Right now, we assume, because the user has opted to use curlies on the p element, that the auto-nesting should be turned off until the curly closes. Another option would be to reset the indentation counter to zero and try to resolve children regularily. But the above code is still ambiguous. Should an error be thrown? Maybe “SyntaxError: What on earth are you doing?

Is it done? What is it?

Yeh, it’s done, more or less.

Technically, it’s an HTML preprocessor. It’s not a templating engine. It doesn’t do that. Reasons are as follows:

  1. Feature bloat
  2. People still write plain ol’ HTML
  3. Pure DOM templates are on the rise. See AngularJS or Knockout.

Also: client-side templating is a minefield of different approaches. I’ll stay out if I can.

SIML can cater to the DOM template style quite gracefully. This is using SIML’s Angular generator:

ul#todo-list > li
  @repeat( todo in todos | filter:statusFilter )
  @class({
    completed: todo.completed,
    editing: todo == editedTodo
  })

That produces:

<ul id="todo-list">
  <li
    ng-repeat="todo in todos | filter:statusFilter"
    ng-class="{ completed: todo.completed, editing: todo == editedTodo }"
  ></li>
</ul>

The @foo things you see above are directives.

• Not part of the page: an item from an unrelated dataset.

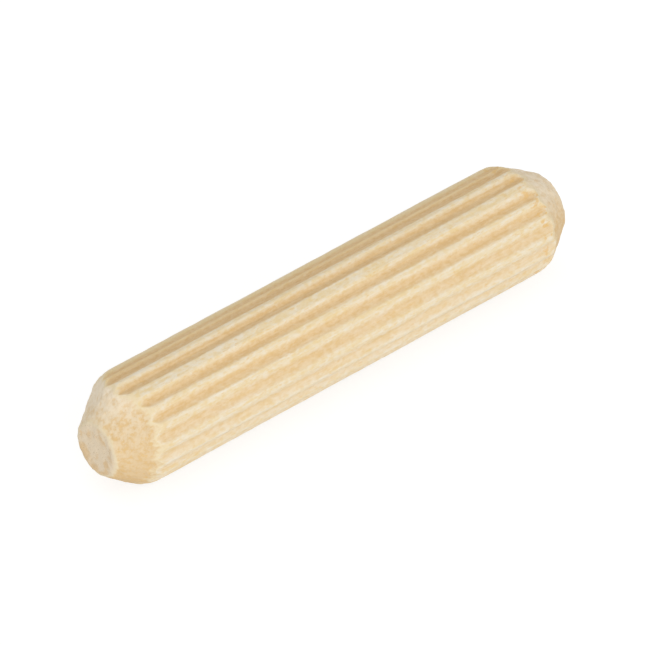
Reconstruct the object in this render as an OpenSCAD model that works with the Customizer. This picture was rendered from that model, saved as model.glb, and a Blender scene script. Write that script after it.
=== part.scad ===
// Fluted wooden dowel pin: a turned rod with lengthwise flutes pressed into it
// and both ends cut to a short taper, all in one piece of wood.
//
// The pin lies along X on two of its lands, with one flute facing straight down.
// The origin is on its axis, halfway between its ends, and +Z is up. Millimetres.

/* [Pin] */
// Diameter over the lands, which is also the drill size of its hole
pin_d = 8; // [6:0.5:16]
// Length over both end faces
pin_len = 40; // [20:1:100]

/* [Flutes] */
// Number of flutes around the pin
flute_count = 19; // [8:1:24]
// Width of a flute, straight across its mouth
flute_w = 0.62; // [0.2:0.02:0.76]
// Depth of a flute below the lands
flute_depth = 0.26; // [0.08:0.02:0.36]

/* [Ends] */
// Length of the taper at each end
taper_len = 2.8; // [1.2:0.1:5]
// Diameter at which the taper reaches the plane of the end face
face_d = 4.3; // [2:0.1:5]
// Radius that rounds the edge between the taper and the end face
edge_r = 0.5; // [0.1:0.05:0.8]

/* [Hidden] */

// Smoothness of the drawn circles
$fn = 180;

pin_r = pin_d / 2;
face_r = face_d / 2;

// A flute's wall is an arc through both edges of its mouth and its deepest point.
mouth_r = sqrt(pow(pin_r, 2) - pow(flute_w / 2, 2));
floor_r = pin_r - flute_depth;
rise = mouth_r - floor_r;
flute_r = (pow(rise, 2) + pow(flute_w / 2, 2)) / (2 * rise);

// Angle between the taper and the axis, and the rounded edge's tangent length
taper_angle = atan((pin_r - face_r) / taper_len);
edge_tangent = edge_r * tan((90 - taper_angle) / 2);
edge_steps = 8;

// The taper is cut by a cone that runs on past the shank by this much radius.
cutter_over = 1;
cutter_run = cutter_over / tan(taper_angle);

module fluted_section() {
    difference() {
        circle(r = pin_r);
        for (k = [0 : flute_count - 1])
            rotate(k * 360 / flute_count)
                translate([floor_r + flute_r, 0])
                    circle(r = flute_r);
    }
}

// Half section that the end cutters leave, from one end face to the other. Each
// rounded edge is an arc that touches the end face and the taper.
module turned_outline() {
    end = pin_len / 2;
    edge_centre = [face_r - edge_tangent, end - edge_r];
    upper = [
        [0, end],
        for (k = [0 : edge_steps])
            let (a = 90 + (taper_angle - 90) * k / edge_steps)
                edge_centre + edge_r * [cos(a), sin(a)],
        [pin_r + cutter_over, end - taper_len - cutter_run]
    ];
    lower = [for (k = [len(upper) - 1 : -1 : 0]) [upper[k].x, -upper[k].y]];
    polygon([each upper, each lower]);
}

module dowel_pin() {
    color("#E9CF9F")
        rotate([0, 90, 0])
            intersection() {
                linear_extrude(height = pin_len, center = true) fluted_section();
                rotate_extrude() turned_outline();
            }
}

dowel_pin();
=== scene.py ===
import math
import random

import bmesh
import bpy
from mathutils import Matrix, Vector


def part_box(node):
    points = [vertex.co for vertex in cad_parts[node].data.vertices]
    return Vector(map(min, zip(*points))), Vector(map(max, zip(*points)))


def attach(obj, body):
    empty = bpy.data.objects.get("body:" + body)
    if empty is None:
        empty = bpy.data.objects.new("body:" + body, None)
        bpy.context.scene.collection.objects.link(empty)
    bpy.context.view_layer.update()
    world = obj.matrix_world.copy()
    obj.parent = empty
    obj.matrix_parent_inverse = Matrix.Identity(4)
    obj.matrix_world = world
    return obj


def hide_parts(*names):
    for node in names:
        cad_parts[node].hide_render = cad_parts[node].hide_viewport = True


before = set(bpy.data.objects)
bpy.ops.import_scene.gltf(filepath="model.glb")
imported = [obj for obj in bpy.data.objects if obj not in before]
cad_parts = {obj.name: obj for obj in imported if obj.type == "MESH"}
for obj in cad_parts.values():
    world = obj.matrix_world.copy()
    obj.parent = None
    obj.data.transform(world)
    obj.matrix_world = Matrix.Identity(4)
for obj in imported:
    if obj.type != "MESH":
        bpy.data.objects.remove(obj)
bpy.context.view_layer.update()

# The pin
# A short rod of pale birch, drawn through a die that presses the flutes into it. It is
# sawn to length, and then a cutter turns a taper with a rounded edge on each end, so the
# flutes run out on the tapers. Glue holds it in a hole in each of two boards.

MM = 0.001

low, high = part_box("dowel_pin")
pin_end = high.x
pin_r = high.z

FLUTES = 19
FLUTE_DEPTH = 0.235 * MM
FLUTE_REACH = 0.52 * MM
ROUND_SHARE = 0.45
STRAIGHT_SHARE = 0.55
LIP_RISE = 0.01 * MM
LIP_REACH = 0.16 * MM
# Painted shade: how much further the flute colour reaches up the wall of each flute that faces
# back round the pin.
SHADE_LEAN_DEPTH = 0.1 * MM

TAPER_LEN = 2.8 * MM
FACE_R = 2.15 * MM
EDGE_ROUND = 0.5 * MM
ROUND_STEPS = 8
DISH_DEPTH = 0.09 * MM
DISH_REACH = 1.6 * MM

COLUMNS_PER_FLUTE = 16
COLUMNS = FLUTES * COLUMNS_PER_FLUTE
FACE_RINGS = 40
END_ZONE = TAPER_LEN + 0.8 * MM
END_ROWS = 60
SHANK_PARTS = (10, 12)
HAIR = 0.01 * MM


def select_where(piece, wanted, kind="VERT"):
    """Selects the vertices, edges or faces of a piece in edit mode that pass a test."""
    bpy.ops.mesh.select_mode(type=kind)
    bpy.ops.mesh.select_all(action="DESELECT")
    mesh = bmesh.from_edit_mesh(piece.data)
    for part in {"VERT": mesh.verts, "EDGE": mesh.edges, "FACE": mesh.faces}[kind]:
        if wanted(part):
            part.select_set(True)
    mesh.select_flush_mode()
    bmesh.update_edit_mesh(piece.data)


def add_rod(name, radius):
    """Adds a round rod of the pin's length, in edit mode, with one column facing down."""
    bpy.ops.object.select_all(action="DESELECT")
    bpy.ops.mesh.primitive_cylinder_add(
        vertices=COLUMNS, radius=radius, depth=2 * pin_end, rotation=(0, math.pi / 2, 0)
    )
    rod = bpy.context.object
    rod.name = name
    bpy.ops.object.transform_apply(location=False, rotation=True, scale=False)
    bpy.ops.object.mode_set(mode="EDIT")
    return rod


def shrink_round_axis(factor, **reach):
    """Brings what is selected closer to the pin's axis."""
    bpy.ops.transform.resize(value=(1, factor, factor), center_override=(0, 0, 0), **reach)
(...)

You can create your own in a new generator, if you so wish. The Angular generator, by default, will create ng- HTML attributes from undefined psueod-classes and directives. So I could do:

div:cloak
  @show(items.length)

And that would generate:

<div ng-cloak ng-show="items.length"></div>

Ideas and paths

It’s early days and I’m not even sure if SIML provides enough value as-is, but I do think it could serve devs quite well for the following use-cases:

  • Creating boilerplate HTML code quickly
  • Creating cleaner AngularJS/Knockout markup (Example)
  • Creating bespoke directives/pseudo-classes/attributes to serve your needs

The last point is quite powerful, I think. Imagine having a bunch of pre-defined directives that would allow you to do stuff like:

#sidebar
  input
    @datepicker({
      start: [2013,01,01]
    })

Closing remarks

As a learning exercise it was very valuable. I hope, as a happy accident, I’ve created something potentially useful to others.